**Instructions for the task**. Lines that hold the string "Blender" are to be counted; give only their number.

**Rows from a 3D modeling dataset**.
********************

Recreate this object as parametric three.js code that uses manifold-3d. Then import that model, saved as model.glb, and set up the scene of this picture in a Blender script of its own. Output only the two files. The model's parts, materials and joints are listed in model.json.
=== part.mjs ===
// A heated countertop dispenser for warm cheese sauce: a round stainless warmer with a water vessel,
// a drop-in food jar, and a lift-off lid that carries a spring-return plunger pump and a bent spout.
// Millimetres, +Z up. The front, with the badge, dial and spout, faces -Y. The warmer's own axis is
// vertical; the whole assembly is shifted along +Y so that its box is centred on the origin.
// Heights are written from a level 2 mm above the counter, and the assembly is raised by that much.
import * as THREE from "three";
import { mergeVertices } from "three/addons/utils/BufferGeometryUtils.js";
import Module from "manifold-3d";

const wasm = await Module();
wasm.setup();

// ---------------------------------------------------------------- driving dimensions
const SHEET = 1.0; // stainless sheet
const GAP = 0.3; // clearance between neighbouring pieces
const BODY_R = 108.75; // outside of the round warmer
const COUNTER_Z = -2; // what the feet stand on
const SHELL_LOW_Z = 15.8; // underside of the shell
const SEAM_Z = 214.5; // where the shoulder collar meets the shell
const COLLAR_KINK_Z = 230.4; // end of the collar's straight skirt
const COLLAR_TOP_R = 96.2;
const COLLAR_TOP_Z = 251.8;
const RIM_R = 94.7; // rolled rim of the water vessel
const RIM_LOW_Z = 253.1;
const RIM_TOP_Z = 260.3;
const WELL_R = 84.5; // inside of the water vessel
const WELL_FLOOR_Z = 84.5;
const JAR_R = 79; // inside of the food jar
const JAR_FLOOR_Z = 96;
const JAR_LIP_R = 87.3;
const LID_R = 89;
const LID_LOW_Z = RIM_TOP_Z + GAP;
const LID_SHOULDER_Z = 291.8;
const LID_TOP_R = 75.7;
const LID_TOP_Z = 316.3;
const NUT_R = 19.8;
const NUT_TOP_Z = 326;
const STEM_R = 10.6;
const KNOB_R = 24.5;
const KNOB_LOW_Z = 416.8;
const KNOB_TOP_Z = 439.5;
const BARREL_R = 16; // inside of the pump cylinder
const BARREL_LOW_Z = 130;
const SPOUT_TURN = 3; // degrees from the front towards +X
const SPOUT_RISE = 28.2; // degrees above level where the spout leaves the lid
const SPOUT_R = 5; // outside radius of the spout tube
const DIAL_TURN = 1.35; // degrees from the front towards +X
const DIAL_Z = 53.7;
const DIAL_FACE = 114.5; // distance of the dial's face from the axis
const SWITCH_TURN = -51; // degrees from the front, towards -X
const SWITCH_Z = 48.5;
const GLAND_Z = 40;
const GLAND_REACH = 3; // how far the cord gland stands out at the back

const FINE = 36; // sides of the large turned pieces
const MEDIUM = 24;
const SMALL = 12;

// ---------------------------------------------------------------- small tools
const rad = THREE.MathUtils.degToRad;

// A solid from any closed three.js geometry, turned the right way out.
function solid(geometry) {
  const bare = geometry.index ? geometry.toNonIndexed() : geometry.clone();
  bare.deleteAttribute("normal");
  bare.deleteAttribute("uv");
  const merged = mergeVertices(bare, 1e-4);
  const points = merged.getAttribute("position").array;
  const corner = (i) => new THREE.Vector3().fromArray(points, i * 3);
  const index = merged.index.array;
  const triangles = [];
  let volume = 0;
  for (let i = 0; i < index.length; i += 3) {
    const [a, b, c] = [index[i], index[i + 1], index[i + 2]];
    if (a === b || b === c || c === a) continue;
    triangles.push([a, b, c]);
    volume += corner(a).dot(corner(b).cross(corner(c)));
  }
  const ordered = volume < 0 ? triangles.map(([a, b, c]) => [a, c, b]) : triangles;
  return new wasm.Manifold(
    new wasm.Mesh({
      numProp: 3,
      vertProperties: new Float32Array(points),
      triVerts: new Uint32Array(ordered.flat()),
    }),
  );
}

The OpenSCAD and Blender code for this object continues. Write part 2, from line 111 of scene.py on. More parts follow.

********************

**Answer below**. 2